Still not convinced?  Have doubts about your child’s chances with colleges and universities?

Sometimes no amount of persuasion can convince like a real experience.  Try this. Pick up the phone and call the university you and/or your student is considering.  Ask for the admissions department – get a real admissions counselor on the phone.  Ask the counselor to describe the school’s acceptance policy for homeschooled students.  If they say anything substantially different than what we are saying on this page, we beg you to let us know There may indeed be some schools out there that insist on accepting only students who attended “accredited” high schools.  But they will certainly be the exception.

Accreditation can be “worse than unneeded”

There are a few reasons that accreditation can even be considered a bad thing.  

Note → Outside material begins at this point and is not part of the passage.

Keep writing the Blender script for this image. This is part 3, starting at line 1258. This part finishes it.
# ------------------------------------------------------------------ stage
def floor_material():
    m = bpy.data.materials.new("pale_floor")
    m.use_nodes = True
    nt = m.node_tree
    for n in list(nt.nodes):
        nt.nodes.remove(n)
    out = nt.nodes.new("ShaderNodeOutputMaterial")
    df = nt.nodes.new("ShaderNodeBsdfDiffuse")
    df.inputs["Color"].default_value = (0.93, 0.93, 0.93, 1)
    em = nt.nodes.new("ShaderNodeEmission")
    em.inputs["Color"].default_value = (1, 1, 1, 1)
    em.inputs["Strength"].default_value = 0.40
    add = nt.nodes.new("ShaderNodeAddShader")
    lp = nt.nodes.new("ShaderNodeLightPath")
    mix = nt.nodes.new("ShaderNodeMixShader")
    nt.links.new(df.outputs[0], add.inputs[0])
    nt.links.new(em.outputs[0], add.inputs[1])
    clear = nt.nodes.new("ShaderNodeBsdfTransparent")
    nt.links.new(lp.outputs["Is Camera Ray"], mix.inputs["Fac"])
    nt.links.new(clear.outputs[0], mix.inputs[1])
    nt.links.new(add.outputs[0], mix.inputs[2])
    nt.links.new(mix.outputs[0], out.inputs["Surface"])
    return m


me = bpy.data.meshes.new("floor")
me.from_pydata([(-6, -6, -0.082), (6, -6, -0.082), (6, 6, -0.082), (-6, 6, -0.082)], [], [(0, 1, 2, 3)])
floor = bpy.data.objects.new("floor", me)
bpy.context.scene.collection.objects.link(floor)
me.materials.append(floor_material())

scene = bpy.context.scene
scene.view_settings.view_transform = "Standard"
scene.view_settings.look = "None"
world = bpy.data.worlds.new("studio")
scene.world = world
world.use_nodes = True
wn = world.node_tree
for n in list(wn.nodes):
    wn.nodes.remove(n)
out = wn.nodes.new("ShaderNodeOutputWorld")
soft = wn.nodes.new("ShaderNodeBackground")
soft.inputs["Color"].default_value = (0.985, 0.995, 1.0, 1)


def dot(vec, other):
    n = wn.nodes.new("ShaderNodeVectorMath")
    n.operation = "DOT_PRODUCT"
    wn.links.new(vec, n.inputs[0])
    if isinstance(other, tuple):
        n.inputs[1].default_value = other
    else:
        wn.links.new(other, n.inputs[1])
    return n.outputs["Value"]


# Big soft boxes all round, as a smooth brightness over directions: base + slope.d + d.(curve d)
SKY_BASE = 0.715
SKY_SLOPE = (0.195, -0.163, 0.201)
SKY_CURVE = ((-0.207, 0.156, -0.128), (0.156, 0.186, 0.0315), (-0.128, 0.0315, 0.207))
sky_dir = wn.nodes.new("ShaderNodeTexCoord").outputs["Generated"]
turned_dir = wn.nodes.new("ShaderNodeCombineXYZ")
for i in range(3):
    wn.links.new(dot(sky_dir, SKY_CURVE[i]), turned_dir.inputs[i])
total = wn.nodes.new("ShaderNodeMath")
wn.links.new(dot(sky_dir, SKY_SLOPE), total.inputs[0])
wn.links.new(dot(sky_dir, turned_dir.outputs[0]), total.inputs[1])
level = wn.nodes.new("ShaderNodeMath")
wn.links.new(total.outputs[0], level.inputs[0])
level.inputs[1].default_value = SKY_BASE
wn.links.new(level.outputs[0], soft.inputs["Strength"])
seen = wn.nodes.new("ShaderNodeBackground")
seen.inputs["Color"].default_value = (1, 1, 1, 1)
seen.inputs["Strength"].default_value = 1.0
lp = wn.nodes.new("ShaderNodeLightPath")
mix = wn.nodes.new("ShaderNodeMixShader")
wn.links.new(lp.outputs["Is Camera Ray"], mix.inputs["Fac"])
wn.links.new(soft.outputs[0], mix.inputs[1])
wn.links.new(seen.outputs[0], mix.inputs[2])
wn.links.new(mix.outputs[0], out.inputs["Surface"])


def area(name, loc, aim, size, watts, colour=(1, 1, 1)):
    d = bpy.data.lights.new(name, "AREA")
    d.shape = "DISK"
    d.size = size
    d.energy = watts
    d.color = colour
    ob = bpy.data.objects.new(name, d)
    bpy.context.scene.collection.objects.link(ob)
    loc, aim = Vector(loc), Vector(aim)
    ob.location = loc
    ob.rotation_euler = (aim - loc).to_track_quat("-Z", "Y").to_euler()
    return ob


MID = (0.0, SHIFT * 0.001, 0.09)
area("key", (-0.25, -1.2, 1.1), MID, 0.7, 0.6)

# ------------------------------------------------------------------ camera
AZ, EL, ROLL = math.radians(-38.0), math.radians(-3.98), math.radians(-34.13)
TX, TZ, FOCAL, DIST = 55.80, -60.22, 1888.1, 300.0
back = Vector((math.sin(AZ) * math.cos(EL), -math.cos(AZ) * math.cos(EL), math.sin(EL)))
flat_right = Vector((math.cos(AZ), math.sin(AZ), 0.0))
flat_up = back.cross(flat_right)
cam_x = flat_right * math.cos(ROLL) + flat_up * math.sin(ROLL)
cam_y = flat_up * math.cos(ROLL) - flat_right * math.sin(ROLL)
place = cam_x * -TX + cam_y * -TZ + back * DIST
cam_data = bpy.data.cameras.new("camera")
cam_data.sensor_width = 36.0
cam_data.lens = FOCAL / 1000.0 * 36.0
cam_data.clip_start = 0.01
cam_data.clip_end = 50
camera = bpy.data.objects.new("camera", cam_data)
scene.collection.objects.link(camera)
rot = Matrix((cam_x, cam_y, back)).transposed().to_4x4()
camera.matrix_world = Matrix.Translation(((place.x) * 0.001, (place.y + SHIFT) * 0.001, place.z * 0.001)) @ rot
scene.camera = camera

Accreditation indirectly imposes government standards on Catholic schools

First, accreditation – when all is said and done – usually forces private schools like ADA to conform to government standards and views in education.  This happens because a school like ADA must seek accreditation from government-approved accreditation boards.  These private accreditation boards then investigate the school’s curriculum, and make their decision on whether or not to award accreditation based on a comparison of that school’s curriculum with the state standards in which that school exists.  For example, since ADA is a Kansas corporation, an accreditation board would compare our suggested courses with Kansas standards.   This may not only be non-applicable (since you may not live in Kansas), but more importantly, this comparison pressures schools like ADA to conform to Kansas minimum standards.  While that may not sound bad – “Hey, what’s wrong with standards?” – yet the reality is that government standards of education, with their ever-changing, politically correct standards and latest fads in education, often require courses like “health” and “physical education”.  This means that precious educational time slots in the student’s schedule must be devoted to such things, whereas the student might have instead taken meaty and worthwhile subjects such as logic or advanced topics in the Catholic Faith.

Accreditation needlessly increases costs and bureaucracy for everyone

Second, accreditation requires a significant and unneeded financial investment by a school such as ADA to undergo both the development costs and the actual hiring of an accreditation board.  These costs can range up to fifty thousand dollars!   We pass those savings directly to you, the parent, by pricing our courses as reasonably as we can.

We hope all this relieves you of any concerns.  If you are still concerned, we suggest you call the admissions offices of a few colleges and ask them how they process the applications of homeschooled students.  We are confident that almost all will not demand that the homeschool be accredited.